The pandemic has made it more crucial than ever to donate to help refugees, a senior UN official said.
Khaled Khalifa, the UNHCR's regional representative to the Gulf, said available aid had decreased at the same time as the numbers depending on it were increasing.
The Covid-19 pandemic led to an inevitable reduction in the amount of money people were donating to charities.
Speaking to The National at Expo 2020 Dubai on Thursday, he said every dirham or dollar counted when it came to offering help to refugees and the displaced.
“The future of humanitarian assistance depends on the future actions of people and their contributions,” Mr Khalifa said.
“Even small contributions will make a huge difference. Don’t think that Dh10 is too small, it will make a huge difference in the field.”
He was attending the Expo for the launch of the UNHCR’s mid-year report into Islamic Philanthropy, which was created in partnership with the Muslim World League.
The report highlights the effect of the organisation’s zakat donations on refugees and displaced people in the first half of the year.
The report revealed that almost 600,000 people in 12 countries benefited from the UNHCR’s zakat fund.
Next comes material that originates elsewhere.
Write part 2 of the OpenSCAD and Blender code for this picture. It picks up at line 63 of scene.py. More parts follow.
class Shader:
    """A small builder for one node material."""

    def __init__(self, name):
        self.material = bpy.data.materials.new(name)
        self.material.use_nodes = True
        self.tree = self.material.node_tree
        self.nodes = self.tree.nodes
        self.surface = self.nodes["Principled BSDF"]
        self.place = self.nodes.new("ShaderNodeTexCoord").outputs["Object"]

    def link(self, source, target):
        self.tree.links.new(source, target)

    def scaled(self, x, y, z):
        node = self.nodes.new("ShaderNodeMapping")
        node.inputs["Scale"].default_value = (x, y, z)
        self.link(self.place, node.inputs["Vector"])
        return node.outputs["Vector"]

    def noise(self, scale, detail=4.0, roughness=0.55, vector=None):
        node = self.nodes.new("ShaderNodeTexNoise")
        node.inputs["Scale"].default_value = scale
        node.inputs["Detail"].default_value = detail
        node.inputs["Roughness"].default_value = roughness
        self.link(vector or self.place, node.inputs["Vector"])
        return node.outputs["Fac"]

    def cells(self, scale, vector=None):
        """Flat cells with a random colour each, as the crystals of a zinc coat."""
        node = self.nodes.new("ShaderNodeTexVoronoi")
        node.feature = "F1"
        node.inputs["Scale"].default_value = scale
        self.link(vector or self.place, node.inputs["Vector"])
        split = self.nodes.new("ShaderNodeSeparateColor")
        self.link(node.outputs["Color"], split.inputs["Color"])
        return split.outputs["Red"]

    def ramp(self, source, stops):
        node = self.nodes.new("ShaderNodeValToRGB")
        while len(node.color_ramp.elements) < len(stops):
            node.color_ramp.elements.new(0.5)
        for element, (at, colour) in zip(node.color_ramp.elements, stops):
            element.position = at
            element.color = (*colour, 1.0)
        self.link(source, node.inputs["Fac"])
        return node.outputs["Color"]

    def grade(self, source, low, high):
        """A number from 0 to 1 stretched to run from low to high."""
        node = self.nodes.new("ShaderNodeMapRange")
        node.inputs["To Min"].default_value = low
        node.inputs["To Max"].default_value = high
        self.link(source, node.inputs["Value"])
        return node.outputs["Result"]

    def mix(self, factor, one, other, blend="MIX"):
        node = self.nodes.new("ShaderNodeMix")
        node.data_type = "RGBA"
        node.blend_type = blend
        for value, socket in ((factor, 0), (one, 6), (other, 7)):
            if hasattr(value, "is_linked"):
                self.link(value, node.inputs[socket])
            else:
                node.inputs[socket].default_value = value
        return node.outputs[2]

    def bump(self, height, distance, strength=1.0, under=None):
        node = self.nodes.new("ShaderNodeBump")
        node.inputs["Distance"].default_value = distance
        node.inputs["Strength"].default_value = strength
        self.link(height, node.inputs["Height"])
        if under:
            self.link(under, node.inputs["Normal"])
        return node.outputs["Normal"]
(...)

Aid worth more than $27 million was provided to refugees and the displaced in countries including Yemen, Syria, Lebanon and Iraq, of which 70 per cent was made up of zakat donations.
Mr Khalifa said the figure for the whole of 2021 was tracking to be down from the $61.5m raised in 2020.
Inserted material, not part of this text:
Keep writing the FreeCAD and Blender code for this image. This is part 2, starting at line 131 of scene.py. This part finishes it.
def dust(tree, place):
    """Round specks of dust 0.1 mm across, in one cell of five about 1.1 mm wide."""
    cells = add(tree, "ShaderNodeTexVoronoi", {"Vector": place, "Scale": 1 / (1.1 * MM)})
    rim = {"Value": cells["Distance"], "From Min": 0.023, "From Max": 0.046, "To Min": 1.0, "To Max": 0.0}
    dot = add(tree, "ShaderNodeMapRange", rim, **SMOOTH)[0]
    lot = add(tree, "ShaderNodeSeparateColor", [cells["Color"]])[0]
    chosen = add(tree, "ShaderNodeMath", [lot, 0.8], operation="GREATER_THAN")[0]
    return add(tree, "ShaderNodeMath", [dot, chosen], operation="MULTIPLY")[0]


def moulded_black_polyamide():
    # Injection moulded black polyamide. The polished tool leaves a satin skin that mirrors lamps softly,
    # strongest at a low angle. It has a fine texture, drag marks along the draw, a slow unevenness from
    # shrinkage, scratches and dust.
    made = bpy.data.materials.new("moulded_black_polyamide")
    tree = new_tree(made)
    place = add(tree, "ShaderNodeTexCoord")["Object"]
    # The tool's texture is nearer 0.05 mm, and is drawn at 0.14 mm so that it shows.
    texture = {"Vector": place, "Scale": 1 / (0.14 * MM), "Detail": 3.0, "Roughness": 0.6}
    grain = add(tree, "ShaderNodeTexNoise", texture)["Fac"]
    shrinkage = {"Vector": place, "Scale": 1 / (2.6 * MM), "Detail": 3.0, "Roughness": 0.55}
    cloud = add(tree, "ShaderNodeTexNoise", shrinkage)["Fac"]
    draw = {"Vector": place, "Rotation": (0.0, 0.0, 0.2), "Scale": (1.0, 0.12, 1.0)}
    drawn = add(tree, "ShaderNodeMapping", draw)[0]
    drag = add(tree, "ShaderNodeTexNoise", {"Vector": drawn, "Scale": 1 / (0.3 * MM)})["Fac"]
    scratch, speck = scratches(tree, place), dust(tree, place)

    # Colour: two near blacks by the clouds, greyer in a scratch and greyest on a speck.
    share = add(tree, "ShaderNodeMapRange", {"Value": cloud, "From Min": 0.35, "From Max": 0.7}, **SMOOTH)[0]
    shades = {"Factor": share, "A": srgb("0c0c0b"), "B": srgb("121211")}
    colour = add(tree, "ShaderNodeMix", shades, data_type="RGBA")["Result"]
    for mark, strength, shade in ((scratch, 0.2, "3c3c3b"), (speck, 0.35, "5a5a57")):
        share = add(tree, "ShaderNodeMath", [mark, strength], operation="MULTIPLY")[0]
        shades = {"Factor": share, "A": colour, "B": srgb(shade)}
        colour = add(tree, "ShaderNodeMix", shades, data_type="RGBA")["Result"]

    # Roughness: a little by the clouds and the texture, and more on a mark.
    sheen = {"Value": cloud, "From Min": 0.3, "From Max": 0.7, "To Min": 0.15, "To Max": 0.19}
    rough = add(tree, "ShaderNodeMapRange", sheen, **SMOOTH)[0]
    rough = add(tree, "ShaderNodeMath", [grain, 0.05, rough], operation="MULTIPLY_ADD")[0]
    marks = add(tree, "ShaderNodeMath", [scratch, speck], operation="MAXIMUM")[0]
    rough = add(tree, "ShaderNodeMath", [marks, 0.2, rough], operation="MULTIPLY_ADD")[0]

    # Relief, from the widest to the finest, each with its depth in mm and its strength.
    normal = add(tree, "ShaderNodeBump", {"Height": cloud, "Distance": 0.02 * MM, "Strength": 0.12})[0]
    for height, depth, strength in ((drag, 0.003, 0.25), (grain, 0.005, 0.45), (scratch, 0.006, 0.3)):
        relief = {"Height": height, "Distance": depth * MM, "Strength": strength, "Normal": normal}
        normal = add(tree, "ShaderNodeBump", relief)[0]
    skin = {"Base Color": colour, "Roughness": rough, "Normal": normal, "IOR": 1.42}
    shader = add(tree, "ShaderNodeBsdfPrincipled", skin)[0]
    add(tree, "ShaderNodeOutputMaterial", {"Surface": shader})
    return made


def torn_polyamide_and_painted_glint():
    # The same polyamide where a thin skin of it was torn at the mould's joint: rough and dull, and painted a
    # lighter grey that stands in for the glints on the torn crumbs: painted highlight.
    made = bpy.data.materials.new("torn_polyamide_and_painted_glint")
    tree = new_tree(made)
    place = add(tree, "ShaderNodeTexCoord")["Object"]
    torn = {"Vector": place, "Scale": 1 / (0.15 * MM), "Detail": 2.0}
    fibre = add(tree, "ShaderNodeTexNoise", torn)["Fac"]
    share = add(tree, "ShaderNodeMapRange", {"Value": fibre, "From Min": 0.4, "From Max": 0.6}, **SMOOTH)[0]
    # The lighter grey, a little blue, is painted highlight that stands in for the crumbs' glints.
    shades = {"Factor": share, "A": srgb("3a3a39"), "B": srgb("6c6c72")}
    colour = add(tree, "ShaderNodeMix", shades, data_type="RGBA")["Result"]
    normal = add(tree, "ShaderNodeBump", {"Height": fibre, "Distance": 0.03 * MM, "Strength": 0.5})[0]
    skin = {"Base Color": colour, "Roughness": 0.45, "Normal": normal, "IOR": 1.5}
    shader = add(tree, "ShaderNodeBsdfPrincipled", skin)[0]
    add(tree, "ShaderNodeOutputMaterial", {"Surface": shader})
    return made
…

“I think we’ll be in the range of $40 million by the end of the year,” he said.
“It’s almost 30 per cent less but I’m confident it’s a dip, caused by the repercussions of the pandemic, rather than a trend and we’ll see those numbers go up again in 2022 and will exceed what we raised last year.”
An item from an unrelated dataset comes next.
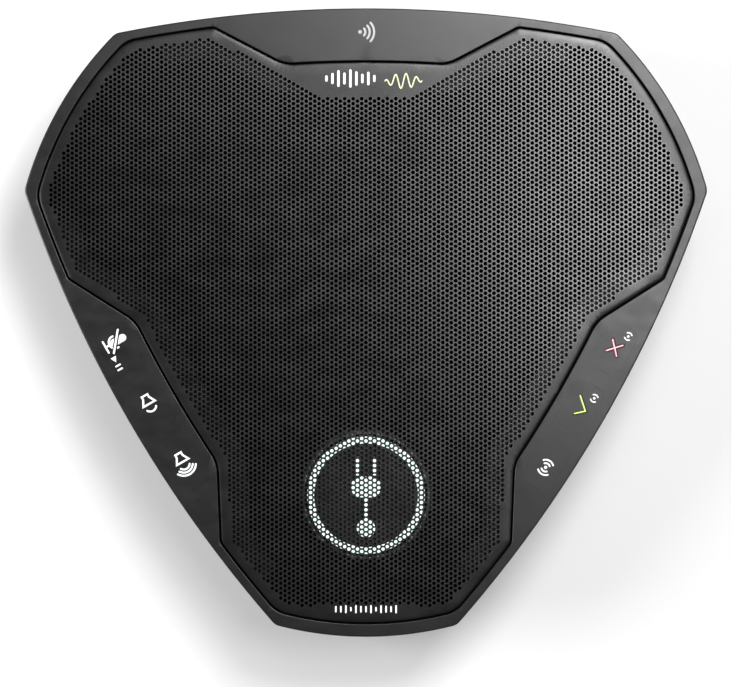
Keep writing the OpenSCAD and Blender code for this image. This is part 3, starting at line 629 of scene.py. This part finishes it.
# Bevels are given by their width and depth
HOLE_R = 0.42
HOLE_BEVEL = (0.1, 0.1)
PITCH = 1.234
COLUMN = PITCH * math.sqrt(3) / 2
BORDER = 2.85
SECTOR = 60
GRILLE_EDGE = 0.12
GRILLE_BEVEL = (0.5, 0.13)
GRILLE_SKIRT = 1.1
# Reach, gap and height of the near-black strips that paint shade into the groove and under the grille's
# edge
SHADE_STRIP_REACH = 80
SHADE_STRIP_GAP = 0.03
SHADE_STRIP_TOP = 0.4
# Plain fields for the marks: the rear one starts at a distance from the centre, over a half width,
# and slopes outwards by an angle beyond it. The front one starts at a height in the plan.
REAR_ZONE = (46.7, 11.3, 29.7)
FRONT_ZONE = (-70.9, 13)


def perforated_cells():
    """Middles of all hexagonal cells whose hole lies in the perforated field."""
    low, high = GRILLE_LOW[:2], GRILLE_HIGH[:2]
    columns = np.arange(-math.ceil(high[0] / COLUMN), math.ceil(high[0] / COLUMN) + 1)
    rows = np.arange(math.floor(low[1] / PITCH), math.ceil(high[1] / PITCH) + 1)
    cells = np.array([(i * COLUMN, (j + (i % 2) / 2) * PITCH) for i in columns for j in rows])
    cells = cells[inside(cells, [opening(BORDER)])]
    depth, half, slope = REAR_ZONE
    reach = np.maximum(np.abs(cells[:, 0]) - half, 0) * math.tan(math.radians(slope))
    free = cells[:, 1] - CENTRE[1] < depth + reach
    front, width = FRONT_ZONE
    free &= (cells[:, 1] > front) | (np.abs(cells[:, 0]) > width)
    return cells[free]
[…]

The UNHCR estimated there were more than 82 million people forcibly displaced around the world in 2020.
The majority of those, 48 million, were internally displaced by events in their own countries.
There were more than 20 million classed as refugees with 5.7 million people seeking refuge from events in Palestine.
Zakat is one of the five pillars of Islam and is a type of alms giving regarded as a tax or obligation.
Mr Khalifa said the situation was grim for the refugees who needed help right now.
“This money is a vital lifeline, especially to people in the likes of Yemen and Afghanistan,” he said.
“Our research is showing that 90 per cent of the beneficiaries are spending all the money on food because they are living in such miserable conditions. They can’t even afford to think about anything beyond that.”
One of the common misconceptions about the money raised is that it was used solely to help Muslims.
That was far from the case, said Abdulwahab Alshehri, general manager of media and communications for the Muslim World League.
“We believe the money people have is not actually theirs, it belongs to God,” he said.
“What comes from God goes to everyone without exception. It doesn’t matter if you are black or white, Muslim or non-Muslim, educated or non-educated.
“If you are in need, we will help you regardless of your background.”
People are encouraged to support the UNHCR’s campaign by donating through its website or via the app available on Google Play and IOS.